> **WORK TO COMPLETE**
List each line of the data that holds the word "Vector".

> **DATA SUPPLIED**
** Begin **
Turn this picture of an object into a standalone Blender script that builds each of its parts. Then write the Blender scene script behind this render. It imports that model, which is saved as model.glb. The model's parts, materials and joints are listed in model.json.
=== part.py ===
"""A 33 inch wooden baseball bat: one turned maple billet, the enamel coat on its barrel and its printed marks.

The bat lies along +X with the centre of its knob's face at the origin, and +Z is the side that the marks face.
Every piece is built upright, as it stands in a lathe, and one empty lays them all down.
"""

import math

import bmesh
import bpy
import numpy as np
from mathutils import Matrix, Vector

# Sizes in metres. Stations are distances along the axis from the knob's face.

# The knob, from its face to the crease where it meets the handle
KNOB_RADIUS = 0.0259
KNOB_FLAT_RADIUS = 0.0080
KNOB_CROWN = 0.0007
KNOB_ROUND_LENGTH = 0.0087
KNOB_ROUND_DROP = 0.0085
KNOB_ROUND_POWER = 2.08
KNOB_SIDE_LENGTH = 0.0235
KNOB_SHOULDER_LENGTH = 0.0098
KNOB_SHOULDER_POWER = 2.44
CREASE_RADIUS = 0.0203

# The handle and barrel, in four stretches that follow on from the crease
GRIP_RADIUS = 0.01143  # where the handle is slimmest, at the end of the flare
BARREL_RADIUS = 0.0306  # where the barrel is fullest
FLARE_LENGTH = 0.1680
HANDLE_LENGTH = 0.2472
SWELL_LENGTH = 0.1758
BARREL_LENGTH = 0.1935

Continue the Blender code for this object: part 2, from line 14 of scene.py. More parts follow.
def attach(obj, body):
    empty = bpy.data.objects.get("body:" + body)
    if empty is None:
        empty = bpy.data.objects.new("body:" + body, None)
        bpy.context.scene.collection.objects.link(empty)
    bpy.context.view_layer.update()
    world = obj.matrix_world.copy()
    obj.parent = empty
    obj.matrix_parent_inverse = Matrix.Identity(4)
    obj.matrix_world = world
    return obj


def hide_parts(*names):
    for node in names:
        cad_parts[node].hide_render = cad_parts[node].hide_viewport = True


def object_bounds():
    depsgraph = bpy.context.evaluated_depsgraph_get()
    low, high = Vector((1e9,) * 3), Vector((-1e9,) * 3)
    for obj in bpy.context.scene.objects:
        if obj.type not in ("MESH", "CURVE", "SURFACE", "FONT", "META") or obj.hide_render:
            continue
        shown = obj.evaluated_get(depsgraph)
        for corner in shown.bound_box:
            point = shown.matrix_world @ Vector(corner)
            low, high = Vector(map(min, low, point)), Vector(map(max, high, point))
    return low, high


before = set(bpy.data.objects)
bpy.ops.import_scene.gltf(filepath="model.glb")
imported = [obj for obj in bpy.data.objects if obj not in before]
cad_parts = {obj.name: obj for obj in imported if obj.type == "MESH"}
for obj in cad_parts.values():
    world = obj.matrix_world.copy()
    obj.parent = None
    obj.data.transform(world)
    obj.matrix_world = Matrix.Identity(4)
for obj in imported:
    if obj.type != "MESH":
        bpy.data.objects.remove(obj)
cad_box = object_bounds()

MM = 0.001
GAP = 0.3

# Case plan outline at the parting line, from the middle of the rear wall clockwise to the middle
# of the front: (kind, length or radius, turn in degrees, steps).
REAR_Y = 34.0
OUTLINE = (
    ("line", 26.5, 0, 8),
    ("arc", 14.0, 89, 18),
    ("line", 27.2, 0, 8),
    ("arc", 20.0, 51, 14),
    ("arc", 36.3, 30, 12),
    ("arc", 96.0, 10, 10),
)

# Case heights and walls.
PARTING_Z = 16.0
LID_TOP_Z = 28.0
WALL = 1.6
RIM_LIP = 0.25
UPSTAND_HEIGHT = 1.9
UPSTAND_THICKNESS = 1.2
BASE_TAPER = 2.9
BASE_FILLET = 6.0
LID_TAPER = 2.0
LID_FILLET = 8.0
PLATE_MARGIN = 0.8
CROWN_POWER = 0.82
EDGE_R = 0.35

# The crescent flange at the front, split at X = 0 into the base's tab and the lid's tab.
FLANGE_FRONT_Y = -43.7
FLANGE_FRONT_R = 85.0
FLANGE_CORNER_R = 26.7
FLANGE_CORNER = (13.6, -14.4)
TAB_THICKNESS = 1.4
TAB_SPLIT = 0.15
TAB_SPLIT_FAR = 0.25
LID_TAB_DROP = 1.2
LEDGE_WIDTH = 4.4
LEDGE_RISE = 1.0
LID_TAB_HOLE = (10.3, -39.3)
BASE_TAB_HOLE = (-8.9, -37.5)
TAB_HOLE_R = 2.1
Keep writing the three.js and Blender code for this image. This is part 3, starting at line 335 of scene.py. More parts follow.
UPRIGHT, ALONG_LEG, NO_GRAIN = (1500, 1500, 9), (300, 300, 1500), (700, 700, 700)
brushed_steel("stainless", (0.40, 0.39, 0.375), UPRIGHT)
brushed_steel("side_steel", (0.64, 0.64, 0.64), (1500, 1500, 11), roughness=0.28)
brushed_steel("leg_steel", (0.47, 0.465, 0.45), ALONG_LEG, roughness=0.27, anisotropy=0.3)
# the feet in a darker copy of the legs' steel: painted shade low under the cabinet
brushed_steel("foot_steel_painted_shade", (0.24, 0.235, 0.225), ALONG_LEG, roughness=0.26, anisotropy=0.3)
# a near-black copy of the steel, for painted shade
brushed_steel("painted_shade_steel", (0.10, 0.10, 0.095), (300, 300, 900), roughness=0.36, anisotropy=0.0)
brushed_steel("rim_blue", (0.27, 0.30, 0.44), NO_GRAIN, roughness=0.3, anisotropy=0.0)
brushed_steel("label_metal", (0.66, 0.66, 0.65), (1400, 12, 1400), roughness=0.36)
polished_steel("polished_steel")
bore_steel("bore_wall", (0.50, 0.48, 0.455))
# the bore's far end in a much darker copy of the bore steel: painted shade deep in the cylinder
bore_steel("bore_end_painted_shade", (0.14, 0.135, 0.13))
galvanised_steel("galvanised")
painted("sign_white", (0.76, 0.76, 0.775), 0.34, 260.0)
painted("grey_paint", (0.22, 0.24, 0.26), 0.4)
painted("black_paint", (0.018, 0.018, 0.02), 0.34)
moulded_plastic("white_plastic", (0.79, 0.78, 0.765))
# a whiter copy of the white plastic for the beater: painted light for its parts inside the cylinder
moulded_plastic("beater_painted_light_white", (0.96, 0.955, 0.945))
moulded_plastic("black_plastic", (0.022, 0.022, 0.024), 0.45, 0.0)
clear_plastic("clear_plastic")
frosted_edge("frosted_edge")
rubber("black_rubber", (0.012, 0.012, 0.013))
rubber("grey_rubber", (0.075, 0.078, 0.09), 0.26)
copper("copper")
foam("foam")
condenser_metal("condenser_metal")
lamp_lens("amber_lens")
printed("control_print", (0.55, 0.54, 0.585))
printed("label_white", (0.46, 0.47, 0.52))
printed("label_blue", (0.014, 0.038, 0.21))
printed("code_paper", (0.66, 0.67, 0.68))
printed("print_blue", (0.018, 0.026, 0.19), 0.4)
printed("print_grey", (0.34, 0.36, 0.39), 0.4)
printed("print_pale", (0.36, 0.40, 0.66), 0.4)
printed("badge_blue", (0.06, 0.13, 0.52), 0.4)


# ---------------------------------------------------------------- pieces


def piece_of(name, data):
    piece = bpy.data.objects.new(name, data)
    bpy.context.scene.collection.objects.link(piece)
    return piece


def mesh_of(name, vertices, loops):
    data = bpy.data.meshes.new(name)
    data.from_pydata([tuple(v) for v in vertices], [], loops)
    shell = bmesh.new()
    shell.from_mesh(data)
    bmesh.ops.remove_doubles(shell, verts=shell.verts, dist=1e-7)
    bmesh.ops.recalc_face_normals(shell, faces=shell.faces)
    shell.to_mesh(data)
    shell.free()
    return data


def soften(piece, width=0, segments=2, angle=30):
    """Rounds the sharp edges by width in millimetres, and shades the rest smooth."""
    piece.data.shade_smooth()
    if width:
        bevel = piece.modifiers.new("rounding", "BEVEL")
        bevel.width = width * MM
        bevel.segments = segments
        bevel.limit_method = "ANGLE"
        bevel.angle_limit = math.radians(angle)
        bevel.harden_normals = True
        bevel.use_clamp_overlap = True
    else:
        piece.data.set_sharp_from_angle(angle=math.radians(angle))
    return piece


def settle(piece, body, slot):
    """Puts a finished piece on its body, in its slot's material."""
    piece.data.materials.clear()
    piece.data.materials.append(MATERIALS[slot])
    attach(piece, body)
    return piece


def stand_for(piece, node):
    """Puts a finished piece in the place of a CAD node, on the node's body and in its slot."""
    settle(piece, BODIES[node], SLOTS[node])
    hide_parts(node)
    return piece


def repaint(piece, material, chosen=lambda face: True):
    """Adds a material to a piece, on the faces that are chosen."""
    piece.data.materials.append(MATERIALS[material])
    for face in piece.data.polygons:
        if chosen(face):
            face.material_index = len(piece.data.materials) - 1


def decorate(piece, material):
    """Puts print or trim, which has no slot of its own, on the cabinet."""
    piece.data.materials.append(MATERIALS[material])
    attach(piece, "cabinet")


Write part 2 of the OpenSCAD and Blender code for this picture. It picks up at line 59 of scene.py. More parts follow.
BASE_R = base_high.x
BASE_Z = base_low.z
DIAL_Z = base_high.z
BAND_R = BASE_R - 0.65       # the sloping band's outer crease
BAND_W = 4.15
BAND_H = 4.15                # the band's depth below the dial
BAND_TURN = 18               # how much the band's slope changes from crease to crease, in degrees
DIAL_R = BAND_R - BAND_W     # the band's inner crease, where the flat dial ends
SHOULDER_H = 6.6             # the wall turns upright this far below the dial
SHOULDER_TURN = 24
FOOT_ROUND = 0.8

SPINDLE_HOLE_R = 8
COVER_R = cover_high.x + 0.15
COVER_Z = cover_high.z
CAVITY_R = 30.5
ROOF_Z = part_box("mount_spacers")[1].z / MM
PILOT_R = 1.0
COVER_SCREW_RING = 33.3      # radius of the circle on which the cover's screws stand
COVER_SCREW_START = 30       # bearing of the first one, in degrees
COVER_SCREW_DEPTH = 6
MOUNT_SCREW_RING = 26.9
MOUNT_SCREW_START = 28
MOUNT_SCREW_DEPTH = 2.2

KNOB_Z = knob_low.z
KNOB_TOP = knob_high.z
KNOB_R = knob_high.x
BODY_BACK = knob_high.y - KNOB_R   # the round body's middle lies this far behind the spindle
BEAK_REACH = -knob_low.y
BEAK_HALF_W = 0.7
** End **
> **REPLY TO THE EXERCISE**
from mathutils import Matrix, Vector
    low, high = Vector((1e9,) * 3), Vector((-1e9,) * 3)
            point = shown.matrix_world @ Vector(corner)
            low, high = Vector(map(min, low, point)), Vector(map(max, high, point))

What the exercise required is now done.